• GOAL: Listed below are entries; give the number of lines among them that include "objects", and only that number.

• Lines of data:
---------------
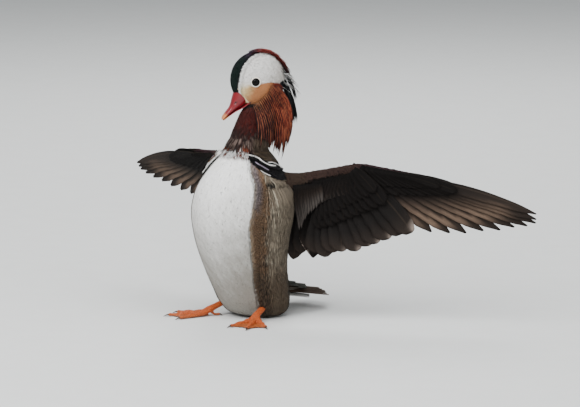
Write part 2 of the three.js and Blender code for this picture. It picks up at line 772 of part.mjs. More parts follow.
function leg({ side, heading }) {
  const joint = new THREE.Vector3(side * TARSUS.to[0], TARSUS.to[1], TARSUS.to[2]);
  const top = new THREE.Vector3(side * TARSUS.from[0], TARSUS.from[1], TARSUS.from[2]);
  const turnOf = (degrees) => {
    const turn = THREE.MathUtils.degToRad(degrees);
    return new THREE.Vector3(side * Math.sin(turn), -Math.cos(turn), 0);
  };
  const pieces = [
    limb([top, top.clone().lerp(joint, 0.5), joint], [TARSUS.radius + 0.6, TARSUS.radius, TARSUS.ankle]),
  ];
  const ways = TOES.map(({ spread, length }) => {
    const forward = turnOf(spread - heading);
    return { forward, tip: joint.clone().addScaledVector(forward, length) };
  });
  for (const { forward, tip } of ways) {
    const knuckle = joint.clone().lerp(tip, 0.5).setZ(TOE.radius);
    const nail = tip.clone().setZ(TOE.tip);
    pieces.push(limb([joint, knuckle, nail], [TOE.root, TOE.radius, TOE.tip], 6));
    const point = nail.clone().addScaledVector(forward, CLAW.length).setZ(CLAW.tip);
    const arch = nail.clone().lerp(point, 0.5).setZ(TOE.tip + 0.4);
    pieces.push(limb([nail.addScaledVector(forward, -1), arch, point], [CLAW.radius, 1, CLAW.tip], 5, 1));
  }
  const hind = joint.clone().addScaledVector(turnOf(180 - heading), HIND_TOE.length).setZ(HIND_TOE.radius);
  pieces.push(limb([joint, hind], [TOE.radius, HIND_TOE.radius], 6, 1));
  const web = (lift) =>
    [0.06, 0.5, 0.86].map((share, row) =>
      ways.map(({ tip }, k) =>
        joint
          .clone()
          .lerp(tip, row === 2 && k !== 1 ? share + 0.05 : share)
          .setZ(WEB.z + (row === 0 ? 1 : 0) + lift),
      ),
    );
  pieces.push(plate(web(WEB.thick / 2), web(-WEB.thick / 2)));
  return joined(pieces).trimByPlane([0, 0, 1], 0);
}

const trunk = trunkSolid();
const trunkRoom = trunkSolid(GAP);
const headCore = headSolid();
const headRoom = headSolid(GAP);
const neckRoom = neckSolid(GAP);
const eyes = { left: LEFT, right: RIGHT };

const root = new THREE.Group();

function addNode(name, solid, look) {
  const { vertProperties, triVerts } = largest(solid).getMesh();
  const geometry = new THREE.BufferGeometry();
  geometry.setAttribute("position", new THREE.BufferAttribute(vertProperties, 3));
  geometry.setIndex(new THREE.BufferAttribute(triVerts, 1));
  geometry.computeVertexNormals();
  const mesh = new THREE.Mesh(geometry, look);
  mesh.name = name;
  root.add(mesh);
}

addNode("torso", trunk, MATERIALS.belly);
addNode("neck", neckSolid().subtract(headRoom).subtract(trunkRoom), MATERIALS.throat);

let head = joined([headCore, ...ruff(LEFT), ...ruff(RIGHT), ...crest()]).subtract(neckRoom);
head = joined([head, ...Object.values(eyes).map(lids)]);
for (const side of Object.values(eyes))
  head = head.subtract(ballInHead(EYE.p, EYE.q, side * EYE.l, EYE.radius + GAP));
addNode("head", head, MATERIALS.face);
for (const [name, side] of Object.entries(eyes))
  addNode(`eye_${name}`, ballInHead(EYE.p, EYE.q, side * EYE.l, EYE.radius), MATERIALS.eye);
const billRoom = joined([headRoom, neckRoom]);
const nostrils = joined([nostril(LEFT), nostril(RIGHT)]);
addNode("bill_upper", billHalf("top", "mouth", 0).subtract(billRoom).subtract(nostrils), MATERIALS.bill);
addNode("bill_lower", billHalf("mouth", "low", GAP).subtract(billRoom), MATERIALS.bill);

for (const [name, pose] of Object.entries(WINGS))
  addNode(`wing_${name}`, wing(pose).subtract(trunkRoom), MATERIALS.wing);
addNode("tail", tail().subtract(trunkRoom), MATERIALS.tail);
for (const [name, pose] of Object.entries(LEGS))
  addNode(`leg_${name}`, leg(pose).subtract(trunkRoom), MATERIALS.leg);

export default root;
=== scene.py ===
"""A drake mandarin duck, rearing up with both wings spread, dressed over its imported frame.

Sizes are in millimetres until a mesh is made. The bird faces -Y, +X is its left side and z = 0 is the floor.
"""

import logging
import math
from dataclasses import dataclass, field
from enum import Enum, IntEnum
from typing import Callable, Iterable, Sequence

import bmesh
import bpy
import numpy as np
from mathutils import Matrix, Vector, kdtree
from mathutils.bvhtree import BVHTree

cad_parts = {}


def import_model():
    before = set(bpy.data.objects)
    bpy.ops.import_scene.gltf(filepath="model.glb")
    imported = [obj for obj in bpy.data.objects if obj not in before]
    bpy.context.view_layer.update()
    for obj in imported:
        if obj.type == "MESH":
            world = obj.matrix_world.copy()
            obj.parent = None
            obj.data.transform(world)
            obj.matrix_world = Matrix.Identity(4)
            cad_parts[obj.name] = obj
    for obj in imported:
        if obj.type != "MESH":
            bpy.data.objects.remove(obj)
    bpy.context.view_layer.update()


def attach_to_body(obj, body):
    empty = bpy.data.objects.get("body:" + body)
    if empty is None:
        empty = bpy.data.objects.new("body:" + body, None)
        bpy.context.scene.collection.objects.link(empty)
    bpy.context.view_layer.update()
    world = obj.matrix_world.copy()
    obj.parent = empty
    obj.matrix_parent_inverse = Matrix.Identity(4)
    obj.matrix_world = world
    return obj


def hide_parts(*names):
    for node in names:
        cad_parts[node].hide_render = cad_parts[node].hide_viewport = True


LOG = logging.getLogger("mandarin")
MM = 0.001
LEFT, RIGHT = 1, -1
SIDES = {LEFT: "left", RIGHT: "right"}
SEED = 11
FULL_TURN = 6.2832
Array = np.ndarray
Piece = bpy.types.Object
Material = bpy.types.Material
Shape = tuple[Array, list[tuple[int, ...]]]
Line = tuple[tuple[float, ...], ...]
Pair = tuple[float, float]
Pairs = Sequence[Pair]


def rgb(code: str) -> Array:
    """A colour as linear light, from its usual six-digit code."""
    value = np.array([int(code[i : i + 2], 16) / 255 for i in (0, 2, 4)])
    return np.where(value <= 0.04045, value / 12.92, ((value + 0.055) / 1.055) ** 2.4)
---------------
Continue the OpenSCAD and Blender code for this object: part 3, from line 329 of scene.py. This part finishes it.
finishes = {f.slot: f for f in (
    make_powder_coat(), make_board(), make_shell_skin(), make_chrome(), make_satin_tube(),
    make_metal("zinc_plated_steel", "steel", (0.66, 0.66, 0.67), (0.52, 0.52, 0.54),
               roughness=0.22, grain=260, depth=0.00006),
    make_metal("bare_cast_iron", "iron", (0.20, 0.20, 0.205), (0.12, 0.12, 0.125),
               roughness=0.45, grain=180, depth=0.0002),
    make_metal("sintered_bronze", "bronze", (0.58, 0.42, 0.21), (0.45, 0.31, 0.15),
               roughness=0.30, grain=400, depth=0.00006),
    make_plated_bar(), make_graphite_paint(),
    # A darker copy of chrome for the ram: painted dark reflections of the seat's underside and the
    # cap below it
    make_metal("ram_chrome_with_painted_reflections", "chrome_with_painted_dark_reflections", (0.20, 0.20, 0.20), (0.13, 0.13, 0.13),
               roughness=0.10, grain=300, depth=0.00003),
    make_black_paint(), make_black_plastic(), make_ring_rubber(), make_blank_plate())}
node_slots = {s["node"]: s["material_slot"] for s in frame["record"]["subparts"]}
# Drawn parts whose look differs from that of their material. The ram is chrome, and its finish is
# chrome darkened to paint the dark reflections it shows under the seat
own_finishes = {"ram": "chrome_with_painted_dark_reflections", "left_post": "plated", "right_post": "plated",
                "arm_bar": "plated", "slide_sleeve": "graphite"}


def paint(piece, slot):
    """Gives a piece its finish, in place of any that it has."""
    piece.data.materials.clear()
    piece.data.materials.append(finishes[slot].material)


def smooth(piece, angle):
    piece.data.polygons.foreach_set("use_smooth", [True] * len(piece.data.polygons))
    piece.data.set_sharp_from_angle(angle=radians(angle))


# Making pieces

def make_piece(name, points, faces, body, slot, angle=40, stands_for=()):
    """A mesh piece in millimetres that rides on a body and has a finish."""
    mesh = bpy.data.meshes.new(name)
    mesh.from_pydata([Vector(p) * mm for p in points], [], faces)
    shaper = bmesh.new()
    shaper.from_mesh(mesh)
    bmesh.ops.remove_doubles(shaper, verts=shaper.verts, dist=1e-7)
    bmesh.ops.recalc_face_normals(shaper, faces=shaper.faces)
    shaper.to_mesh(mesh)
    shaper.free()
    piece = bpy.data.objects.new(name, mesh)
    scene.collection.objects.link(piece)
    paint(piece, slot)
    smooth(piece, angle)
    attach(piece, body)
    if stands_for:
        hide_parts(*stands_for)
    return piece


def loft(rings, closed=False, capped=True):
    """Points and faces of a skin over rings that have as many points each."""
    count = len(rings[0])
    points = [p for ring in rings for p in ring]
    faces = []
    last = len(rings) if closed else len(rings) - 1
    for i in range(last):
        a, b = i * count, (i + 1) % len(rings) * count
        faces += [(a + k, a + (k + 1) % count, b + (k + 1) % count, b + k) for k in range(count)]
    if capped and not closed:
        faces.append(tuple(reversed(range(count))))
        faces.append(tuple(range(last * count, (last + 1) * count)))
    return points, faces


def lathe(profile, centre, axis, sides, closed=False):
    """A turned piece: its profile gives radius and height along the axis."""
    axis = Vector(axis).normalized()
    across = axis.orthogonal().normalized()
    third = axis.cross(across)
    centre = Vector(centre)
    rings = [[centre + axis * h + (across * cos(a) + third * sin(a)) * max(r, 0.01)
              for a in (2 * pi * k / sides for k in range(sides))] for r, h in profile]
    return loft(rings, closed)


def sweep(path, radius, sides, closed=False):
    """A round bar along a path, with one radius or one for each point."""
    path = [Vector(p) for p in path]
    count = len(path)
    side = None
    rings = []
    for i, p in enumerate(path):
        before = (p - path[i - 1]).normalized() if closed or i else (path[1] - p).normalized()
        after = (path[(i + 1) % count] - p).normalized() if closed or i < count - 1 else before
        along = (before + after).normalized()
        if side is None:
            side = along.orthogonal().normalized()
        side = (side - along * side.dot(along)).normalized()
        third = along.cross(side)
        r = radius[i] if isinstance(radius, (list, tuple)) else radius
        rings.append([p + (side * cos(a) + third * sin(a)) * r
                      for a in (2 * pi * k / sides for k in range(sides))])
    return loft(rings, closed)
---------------
• CORRECT RESULT: 8